The advent of recombinant DNA technology has enabled the production of various naturally occurring and synthetic proteins in organisms such as bacteria, fungi, yeast and mammalian cells. In general it involves the insertion of genes that encode a desired protein into a host organism, and utilizing the host's cellular machinery to express the gene.
Recombinant DNA technology is continually developing to achieve production of proteins in commercially acceptable yields. A limiting factor in recombinant production of proteins is the rate at which the gene encoding the desired protein is expressed. In particular, it has been found that the promoter region of a gene is critical in the transcription process of gene expression. An efficient promoter such as the trp promoter found in E. coli, binds tightly to DNA-directed RNA polymerase to initiate transcription of the gene in generating mRNA. A less efficient promoter such as the lac promoter binds RNA polymerase less tightly, resulting in a lower rate of mRNA generation.

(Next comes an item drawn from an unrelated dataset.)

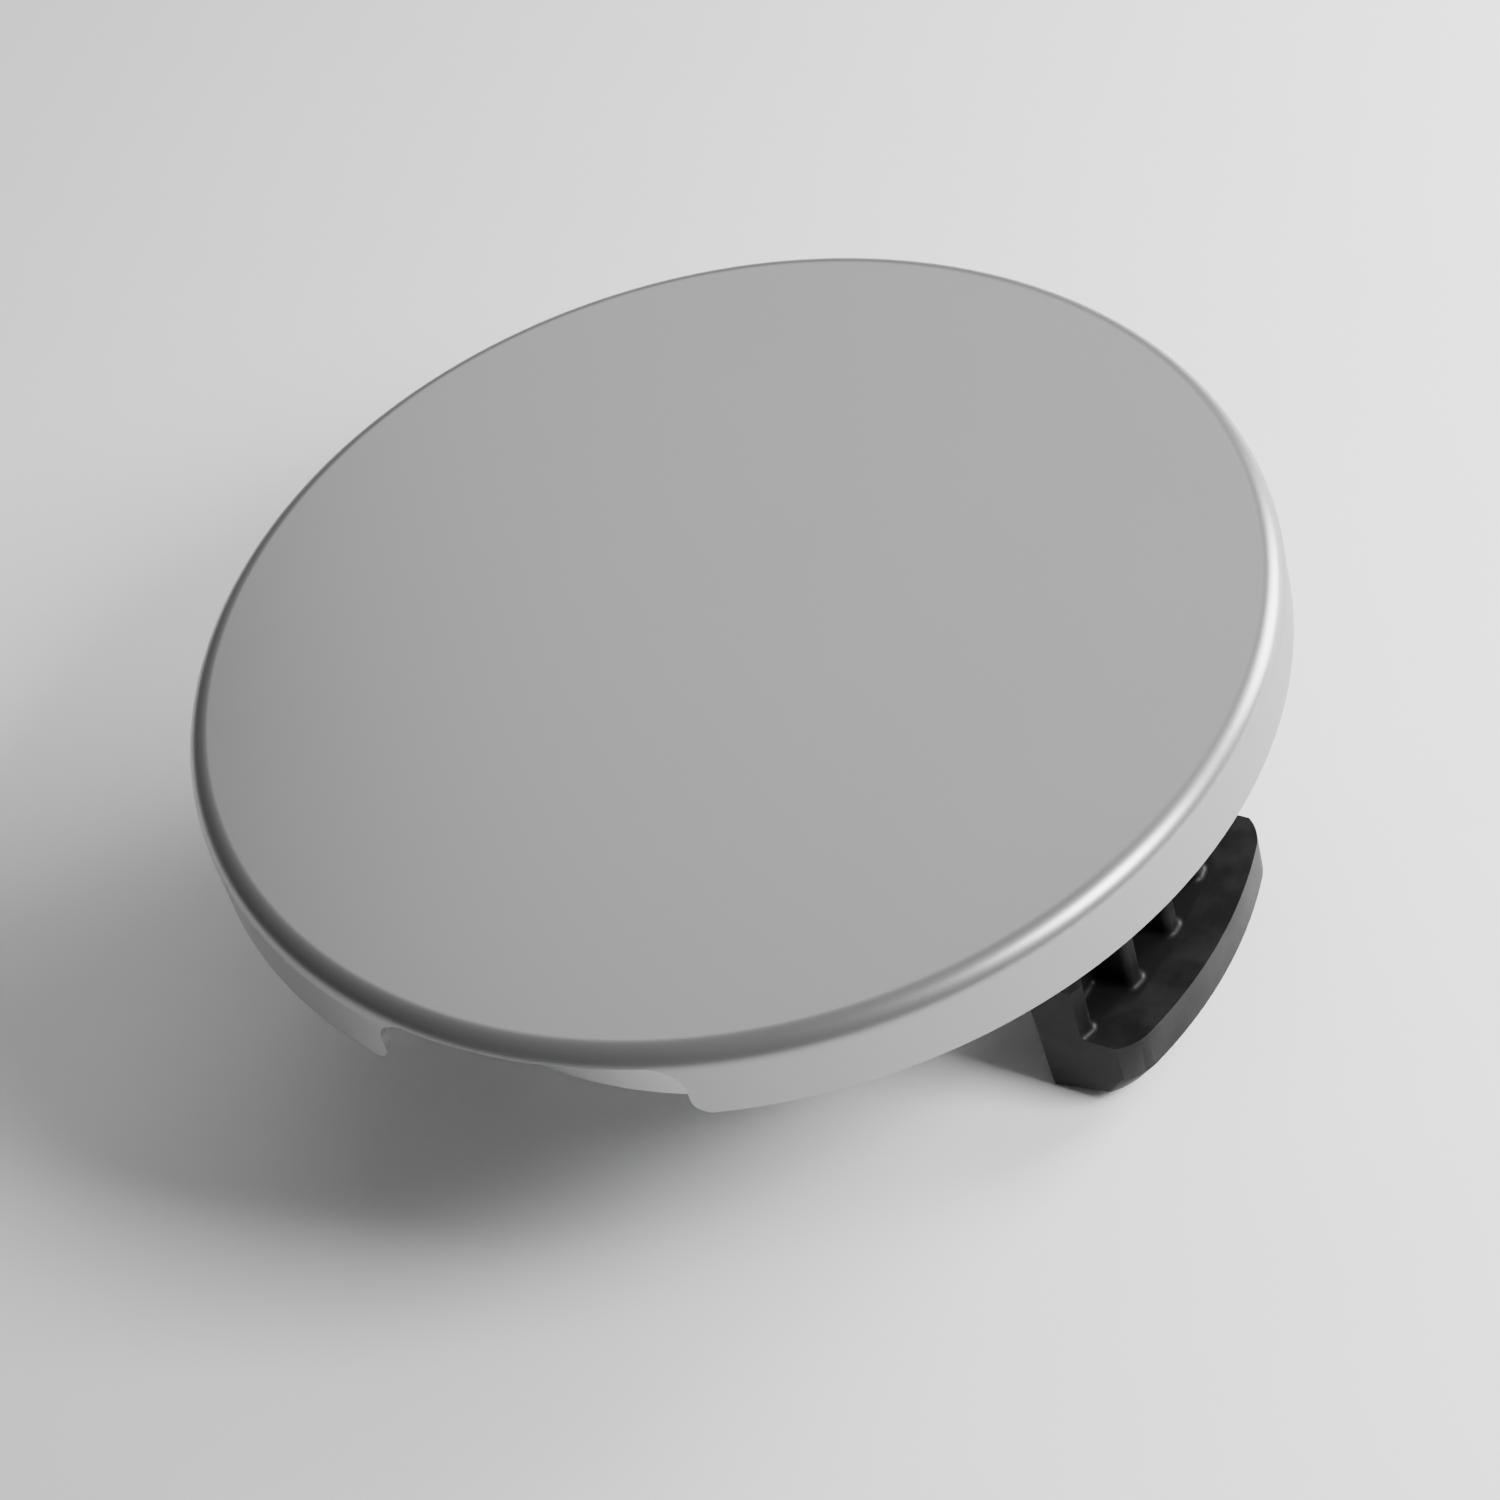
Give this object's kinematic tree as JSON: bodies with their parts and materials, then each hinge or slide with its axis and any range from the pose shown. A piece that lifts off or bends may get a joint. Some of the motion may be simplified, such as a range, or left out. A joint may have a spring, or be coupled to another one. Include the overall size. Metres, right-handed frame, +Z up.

The trp promoter has been widely used in the production of heterologous proteins because of its ability to initiate transcription. Despite its efficiency, an inherent shortcoming of the trp promoter is that it is not easily controlled. Specifically, the trp promoter is not fully repressible, i.e. it can drive transcription before the host is grown in culture to a phase appropriate for protein production. Another widely used promoter is lac which is less efficient than trp, however is more controllable.
To develop more efficient promoters, functional components of different promoters have been combined, for instance those described in U.S. Pat. No. 5,362,646. In one example, portions of the phage T7 promoter A.sub.1 (P.sub.A1) were combined with two lac operators. Specifically, the spacer region between the so called -35 and -10 regions of the T7 promoter was replaced with a modified lac operator sequence, and to control the resulting promoter hybrid, a second lac operator was introduced downstream. The resulting promoter/operator system which is incorporated on the commercially available pUHE plasmids was found to initiate transcription efficiently upon induction and yet is highly repressed before induction.
Another promoter described by Tsung et al (Proc. Natl. Acad. Sci. USA, 1990, 87:5940) comprises the efficient trp -35 region, the -10 region from the highly efficient lppP-5 promoter (a variant of lpp promoter) and a spacer derived from the lac promoter. This promoter was shown to be so highly efficient in initiating transcription as to result in cell lethality.
While various promoters have allowed improved yields of proteins in microbial hosts, there still remains a need for promoters that drive production of commercially valued proteins more efficiently.